Mthembi-Mahanyele points out that she was approached by the Dawn Group earlier in the year, and was happy to take on the challenge of providing new insight into a sector of the economy where she has gained substantial experience over the years. “Sitting in on board meetings will also give me the opportunity to learn what new strategies are best-suited to the company, following a tough financial year,” she continues.

Mthembi-Mahanyele notes that the biggest problem facing the South African economy is the skills shortage, which directly results in poor quality work. She believes that the best way to overcome this challenge is through an increase in public-private partnerships (PPP), which will integrate the private sector skills base with that of government and communities by transferring these skills to those who need them.

“It is critical that the private sector and government work together towards a common goal of improving productivity in South Africa. Skills need to be developed - from grass-roots, all the way to top-management, and this can be achieved through various training programmes,” she explains. “What’s more, through corporate social investment (CSI) projects, previously-disadvantaged groups can learn the skills that they require to build a better future for themselves and their families, while maintaining standards of excellence that will improve productivity.”

Mthembi-Mahanyele points out that this proved to be a successful strategy during her tenure in government. “The private sector answered government calls for secondment of personnel with financial skills from the private sector to provincial housing departments to assist with transfer of this particular skill. As a result, budgets and service delivery deadlines were met. If the partnership is managed well, it has unlimited potential in adding vital skills and resources to both parties,” she continues.

Looking at the civil industry in general, Mthembi-Mahanyele says that transformation is a slow process that cannot happen overnight; however, she does believe that the industry is heading in the right direction.
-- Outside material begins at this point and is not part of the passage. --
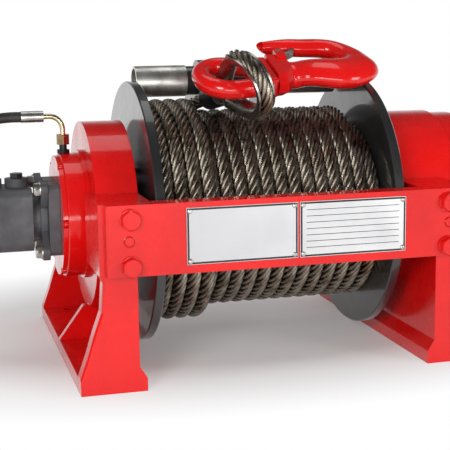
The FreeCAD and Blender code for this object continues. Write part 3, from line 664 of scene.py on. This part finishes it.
def add_turned(shape, outline, sides, matrix):
    """Closed turned form from (radius, height) points, in a bmesh."""
    rings = []
    for radius, height in outline:
        ring = []
        for i in range(sides):
            angle = 2.0 * math.pi * i / sides
            spot = Vector((radius * math.cos(angle), radius * math.sin(angle), height))
            ring.append(shape.verts.new(matrix @ spot))
        rings.append(ring)
    add_rows(shape, rings)
    shape.faces.new(tuple(reversed(rings[0])))
    shape.faces.new(tuple(rings[-1]))


def add_hex_head(shape, matrix, flats, height, washer):
    """Hexagon head with a chamfered crown on its washer."""
    low, high = WASHER_STEPS
    add_turned(shape, [(washer, 0.0), (washer, low), (washer - WASHER_EDGE, high)], WASHER_SIDES, matrix)
    inner = flats / 2.0
    rings = []
    for lift, crown in ((0.0, False), (height - flats * CROWN_DEPTH, False), (height, True)):
        ring = []
        for i in range(HEAD_SIDES):
            angle = 2.0 * math.pi * i / HEAD_SIDES
            side = (angle + math.pi / 6.0) % (math.pi / 3.0) - math.pi / 6.0
            radius = inner / math.cos(side)
            drop = 0.0
            if crown:
                radius = inner * CROWN_SHARE
            elif lift > 0.0:
                drop = (radius - inner) * CORNER_DROP
            spot = Vector((radius * math.cos(angle), radius * math.sin(angle), HEAD_BASE + lift - drop))
            ring.append(shape.verts.new(matrix @ spot))
        rings.append(ring)
    add_rows(shape, rings)
    shape.faces.new(tuple(rings[-1]))
    shape.faces.new(tuple(reversed(rings[0])))


def add_socket_head(shape, matrix, radius, height):
    """Cap screw with its hexagon socket."""
    outline = [(radius, 0.0), (radius, height - SCREW_EDGE), (radius - SCREW_EDGE, height),
               (radius * SOCKET_RIM, height)]
    add_turned(shape, outline, SCREW_SIDES, matrix)
    corner = radius * SOCKET_SHARE
    rings = []
    for level in (height + 0.0001, height - radius * SOCKET_DEPTH):
        ring = []
        for i in range(6):
            angle = math.pi * i / 3.0
            spot = Vector((corner * math.cos(angle), corner * math.sin(angle), level))
            ring.append(shape.verts.new(matrix @ spot))
        rings.append(ring)
    for i in range(6):
        k = (i + 1) % 6
        shape.faces.new((rings[0][k], rings[0][i], rings[1][i], rings[1][k]))
    shape.faces.new(tuple(rings[1]))


def add_dome(shape, matrix, radius, height):
    """Low domed rivet head."""
    outline = [(radius, 0.0)]
    for i in range(1, DOME_STEPS):
        angle = math.pi / 2.0 * i / DOME_STEPS
        outline.append((radius * math.cos(angle), height * math.sin(angle)))
    add_turned(shape, outline, DOME_SIDES, matrix)


def finished(name, shape, material, body, sharp=30.0):
    """Piece from a bmesh, which is freed."""
    mesh = bpy.data.meshes.new(name)
    shape.to_mesh(mesh)
    shape.free()
    smooth(mesh, sharp)
    return piece(name, mesh, material, body)


# Latch of the hook: a tapered leaf and a rolled eye
HOOK_PLACE = Vector((0.0, -0.0784426, 0.4011523))
HOOK_REAR = Vector((0.0, 0.9271839, 0.3746066))
HOOK_UP = Vector((0.0, -0.3746066, 0.9271839))


def in_hook(u, v, w):
    return HOOK_PLACE + Vector((u, 0.0, 0.0)) + HOOK_REAR * v + HOOK_UP * w


PIVOT = Vector((0.040, 0.0504))
TIP = Vector((0.082, 0.0867))
LEAF_STATIONS = 8
LEAF_HALF = 0.0168
LEAF_TAPER = 0.0095
LEAF_TAPER_RATE = 1.6
LEAF_INNER = 0.0040
LEAF_OUTER = 0.0070
ROLL_HALF = 0.017
ROLL = [(0.0062, 0.0), (0.0070, 0.0008), (0.0070, 0.0332), (0.0062, 0.0340)]

leaf_along = (TIP - PIVOT).normalized()
leaf_across = Vector((-leaf_along.y, leaf_along.x))
leaf_length = (TIP - PIVOT).length
leaf_corners = ((LEAF_INNER, -1.0), (LEAF_OUTER, -1.0), (LEAF_OUTER, 1.0), (LEAF_INNER, 1.0))
shape = bmesh.new()
stations = []
for i in range(LEAF_STATIONS + 1):
    part = i / LEAF_STATIONS
    half = LEAF_HALF - LEAF_TAPER * eased(part * LEAF_TAPER_RATE)
    ring = []
    for lift, side in leaf_corners:
        spot = PIVOT + leaf_along * (leaf_length * part) + leaf_across * lift
        ring.append(shape.verts.new(in_hook(spot.x, spot.y, half * side)))
    stations.append(ring)
add_rows(shape, stations)
shape.faces.new(tuple(reversed(stations[0])))
shape.faces.new(stations[-1])
add_turned(shape, ROLL, SCREW_SIDES, framed(in_hook(PIVOT.x, PIVOT.y, -ROLL_HALF), HOOK_UP))
bmesh.ops.recalc_face_normals(shape, faces=shape.faces)
latch = finished("latch_leaf", shape, latch_steel, "latch", 35.0)
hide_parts("hook_latch")

# Screws and dowels of the tie bars
TIE_BOLT_X = 0.2224
TIE_BOLT_Z = (0.2330, 0.1715)
TIE_BOLT_FLATS = 0.024
TIE_BOLT_HEIGHT = 0.0085
TIE_WASHER = 0.0145
DOWEL_X = 0.2243
DOWEL_Z = 0.2046
DOWEL_SIDES = 36
DOWEL = [(0.0078, 0.0), (0.0078, 0.0009), (0.0071, 0.0012), (0.0066, 0.0002), (0.0060, 0.0011),
         (0.0004, 0.0012)]
for name, axis, face_y in (("front", FRONT, TIE_FACE_Y), ("rear", REAR, -TIE_FACE_Y)):
    shape = bmesh.new()
    for x in (-TIE_BOLT_X, TIE_BOLT_X):
        for z in TIE_BOLT_Z:
            add_hex_head(shape, framed((x, face_y, z), axis), TIE_BOLT_FLATS, TIE_BOLT_HEIGHT, TIE_WASHER)
    finished("tie_bolts_" + name, shape, red, "frame")
    shape = bmesh.new()
    for x in (-DOWEL_X, DOWEL_X):
        add_turned(shape, DOWEL, DOWEL_SIDES, framed((x, face_y, DOWEL_Z), axis))
    finished("tie_dowels_" + name, shape, red, "frame", 40.0)

# Screws of the brake cover, in its notches
BRAKE_SCREWS = 6
BRAKE_SCREW_CIRCLE = 0.0862
BRAKE_SCREW_RADIUS = 0.0036
BRAKE_SCREW_HEIGHT = 0.0055
shape = bmesh.new()
for i in range(BRAKE_SCREWS):
    place = around(BRAKE_FACE_X, BRAKE_SCREW_CIRCLE, 360.0 / BRAKE_SCREWS * i + 90.0)
    add_socket_head(shape, framed(place, OUTBOARD), BRAKE_SCREW_RADIUS, BRAKE_SCREW_HEIGHT)
finished("brake_screws", shape, red, "frame")


# Mounting flange of the motor with its ears, and the bolts in them
EAR_CIRCLE = 0.0636
EAR_RADIUS = 0.0125
WAIST_RADIUS = 0.0385
FLANGE_THICKNESS = 0.010
FLANGE_EDGE = 0.0012
MOTOR_BOLT_FLATS = 0.0165
MOTOR_BOLT_HEIGHT = 0.0075
MOTOR_WASHER = 0.0105


def ear_angles():
    return [math.radians(45.0 + 90.0 * i) for i in range(4)]


def flange_outline():
    """Outline of four round ears with hollows between them."""
    found = []
    for corner in ear_angles():
        for degrees in range(-75, 76, 15):
            turned = corner + math.radians(degrees)
            found.append((EAR_CIRCLE * math.cos(corner) + EAR_RADIUS * math.cos(turned),
                          EAR_CIRCLE * math.sin(corner) + EAR_RADIUS * math.sin(turned)))
        middle = corner + math.radians(45.0)
        for degrees in (-24, -12, 0, 12, 24):
            turned = middle + math.radians(degrees)
            found.append((WAIST_RADIUS * math.cos(turned), WAIST_RADIUS * math.sin(turned)))
    return found


def plate_piece(name, outline, x_face, thickness, material, round_edge):
    """Flat plate facing the motor end, from its outline in Y and Z about the drum axis."""
    shape = bmesh.new()
    ring = [shape.verts.new((x_face, y, AXIS_Z + z)) for y, z in outline]
    face = shape.faces.new(ring)
    moved = bmesh.ops.extrude_face_region(shape, geom=[face])
    verts = [g for g in moved["geom"] if isinstance(g, bmesh.types.BMVert)]
    bmesh.ops.translate(shape, verts=verts, vec=(-thickness, 0.0, 0.0))
    bmesh.ops.recalc_face_normals(shape, faces=shape.faces)
    front_x = x_face - thickness
    rim = [e for e in shape.edges if all(abs(v.co.x - front_x) < 1e-6 for v in e.verts)]
    bmesh.ops.bevel(shape, geom=rim, offset=round_edge, segments=2, affect="EDGES", profile=0.6)
    finished(name, shape, material, "frame")


plate_piece("motor_flange", flange_outline(), ADAPTER_FACE_X, FLANGE_THICKNESS, cast, FLANGE_EDGE)
shape = bmesh.new()
for corner in ear_angles():
    place = (ADAPTER_FACE_X - FLANGE_THICKNESS, EAR_CIRCLE * math.cos(corner),
             AXIS_Z + EAR_CIRCLE * math.sin(corner))
    add_hex_head(shape, framed(place, OUTBOARD), MOTOR_BOLT_FLATS, MOTOR_BOLT_HEIGHT, MOTOR_WASHER)
finished("motor_bolts", shape, zinc, "frame")


# Name plates: a dark border, rivets, and ruled rows on the right one
PLATE_SPANS = ((-0.149, 0.003), (0.006, 0.158))
BORDER_INSET = 0.0007
BORDER_WIDTH = 0.0024
BORDER_RISE = 0.00012
RIVET_INSET = 0.0045
RIVET_RADIUS = 0.0034
RIVET_HEIGHT = 0.0016
ROW_COUNT = 7
ROW_TOP = 0.2330
ROW_PITCH = 0.0085
ROW_WIDTH = 0.0008
ROW_SPAN = (0.0150, 0.1480)
ROW_RISE = 0.0001


def add_bar(shape, x0, x1, z0, z1, rise):
    """Thin raised bar on the face of a name plate."""
    corners = [(x0, z0), (x1, z0), (x1, z1), (x0, z1)]
    low = [shape.verts.new((x, PLATE_FACE_Y + 0.0001, z)) for x, z in corners]
    high = [shape.verts.new((x, PLATE_FACE_Y - rise, z)) for x, z in corners]
    shape.faces.new(high)
    for i in range(4):
        k = (i + 1) % 4
        shape.faces.new((low[i], low[k], high[k], high[i]))


borders = bmesh.new()
rivets = bmesh.new()
for x0, x1 in PLATE_SPANS:
    left = x0 + BORDER_INSET
    far = x1 - BORDER_INSET
    low = PLATE_BOTTOM + BORDER_INSET
    high = PLATE_TOP - BORDER_INSET
    bars = [(left, far, high - BORDER_WIDTH, high), (left, far, low, low + BORDER_WIDTH),
            (left, left + BORDER_WIDTH, low + BORDER_WIDTH, high - BORDER_WIDTH),
            (far - BORDER_WIDTH, far, low + BORDER_WIDTH, high - BORDER_WIDTH)]
    for bar in bars:
        add_bar(borders, *bar, BORDER_RISE)
    for x in (x0 + RIVET_INSET, x1 - RIVET_INSET):
        for z in (PLATE_BOTTOM + RIVET_INSET, PLATE_TOP - RIVET_INSET):
            add_dome(rivets, framed((x, PLATE_FACE_Y, z), FRONT), RIVET_RADIUS, RIVET_HEIGHT)
for row in range(ROW_COUNT):
    z = ROW_TOP - ROW_PITCH * row
    add_bar(borders, *ROW_SPAN, z, z + ROW_WIDTH, ROW_RISE)
finished("plate_lines", borders, line_black, "frame")
finished("plate_rivets", rivets, zinc, "frame")

# Floor, whose far part is seen white while the part near the winch keeps its shadow
FLOOR_HALF = 12.0
SPREAD_PLACE = (0.0, -0.15, 0.0)
SPREAD_SCALE = (0.75, 1.25, 1.0)
SHADOW_REACH = 0.32
WHITE_REACH = 0.6
NEAR_WHITE = 0.15

floor_look = Look("floor", (0.86, 0.86, 0.86), 0.7, specular=0.2)
ways = floor_look.node("ShaderNodeLightPath").outputs
seen = floor_look.math("MAXIMUM", ways["Is Camera Ray"], ways["Is Glossy Ray"])
spread = floor_look.node("ShaderNodeMapping", Vector=floor_look.place, Location=SPREAD_PLACE,
                         Scale=SPREAD_SCALE).outputs["Vector"]
distance = floor_look.node("ShaderNodeVectorMath", {"operation": "LENGTH"}, Vector=spread).outputs["Value"]
far_off = floor_look.span(distance, SHADOW_REACH, WHITE_REACH, NEAR_WHITE, 1.0)
glow = floor_look.node("ShaderNodeEmission", Color=(1, 1, 1, 1), Strength=1.0).outputs["Emission"]
blend = floor_look.tree.nodes.new("ShaderNodeMixShader")
floor_look.feed(blend.inputs[0], floor_look.math("MULTIPLY", seen, far_off))
floor_look.feed(blend.inputs[1], floor_look.shader.outputs["BSDF"])
floor_look.feed(blend.inputs[2], glow)
floor_look.feed(floor_look.tree.nodes["Material Output"].inputs["Surface"], blend.outputs["Shader"])
floor_look.bump((floor_look.noise(40.0), 0.02, 0.001))
floor_corners = [(-FLOOR_HALF, -FLOOR_HALF, 0), (FLOOR_HALF, -FLOOR_HALF, 0),
                 (FLOOR_HALF, FLOOR_HALF, 0), (-FLOOR_HALF, FLOOR_HALF, 0)]
floor_mesh = bpy.data.meshes.new("floor")
floor_mesh.from_pydata(floor_corners, [], [(0, 1, 2, 3)])
floor = bpy.data.objects.new("floor", floor_mesh)
scene.collection.objects.link(floor)
floor_mesh.materials.append(floor_look.material)

# World: white to the camera, soft for the surfaces, and for reflections bright only low at the rear
AMBIENT = 0.42
REAR_SHARE = 0.94
DARK_SHARE = 0.06

world = bpy.data.worlds.new("world")
scene.world = world
world.use_nodes = True
sky = Nodes(world.node_tree)
ways = sky.node("ShaderNodeLightPath").outputs
direction = sky.node("ShaderNodeTexCoord").outputs["Generated"]
split = sky.node("ShaderNodeSeparateXYZ", Vector=direction).outputs
low_rear = sky.math("MULTIPLY", sky.span(split["Y"], 0.0, 0.5), sky.span(split["Z"], 0.5, 0.1))
mirrored = sky.math("MULTIPLY_ADD", low_rear, REAR_SHARE, DARK_SHARE)
strength = sky.either(ways["Is Camera Ray"], sky.either(ways["Is Glossy Ray"], AMBIENT, mirrored), 1.0)
background = world.node_tree.nodes["Background"]
sky.feed(background.inputs["Strength"], strength)
sky.feed(background.inputs["Color"], (1, 1, 1, 1))

# Lamps
LAMP_AIM = (0.0, 0.0, 0.2)


def lamp(name, place, width, height, power):
    """Area lamp turned to the winch."""
    data = bpy.data.lights.new(name, "AREA")
    data.shape = "RECTANGLE"
    data.size = width
    data.size_y = height
    data.energy = power
    made = bpy.data.objects.new(name, data)
    scene.collection.objects.link(made)
    made.location = place
    made.rotation_euler = (Vector(LAMP_AIM) - Vector(place)).to_track_quat("-Z", "Y").to_euler()


lamp("key", (-1.6, -2.3, 1.0), 0.9, 0.9, 36.0)
lamp("fill", (2.0, -2.2, 0.7), 0.8, 1.0, 20.0)
lamp("low", (-0.2, -2.6, 0.25), 1.4, 0.35, 14.0)
lamp("top", (0.0, 0.5, 2.6), 1.6, 1.2, 9.0)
She notes that the Dawn Group is no exception - having recently sold a 31% stake in the business to BEE group Ukhamba Holdings.

 “The Ukhamba deal shows that transformation in the industry is taking place, and that people who were left out in the past are now learning, developing and participating in the economy - albeit on a small scale. It is essential to the growth of the economy that corporations nurture these new entrants in their companies, and consciously transfer the necessary skills, so that we fill the gap created by the past social system.  In addition, entry-level employees need skills enhancement, and those nearing the end of their careers need to reproduce themselves by training others in their field of expertise - in other words, mentor the young in their midst,” says Mthembi-Mahanyele. “The economy needs to be run by a diverse range of the population, and this should be addressed sooner rather than later.”

She believes that the Dawn Group has weathered the effects of the recession reasonably well, and that there is room for growth in 2011. “The Dawn Group is broad and diverse, with some businesses being hit by the recession worse than others. The group in general has; however, stood up in the face of adversity, and can realistically look at expansion in the future.”

Mthembi-Mahanyele says that there has been a distinct improvement in the national economy following the effects of the global economic downturn, and she points out that South Africa’s role in the international community is becoming increasingly-important. “We are a high-profile country on the global scale in term of politics and economics. For this reason, we must lead-by-example in every aspect of our society. In order to achieve this, we must ensure that our skilled people remain in the country, in order to share their expertise and talents with those who want to see the country develop further,” she concludes.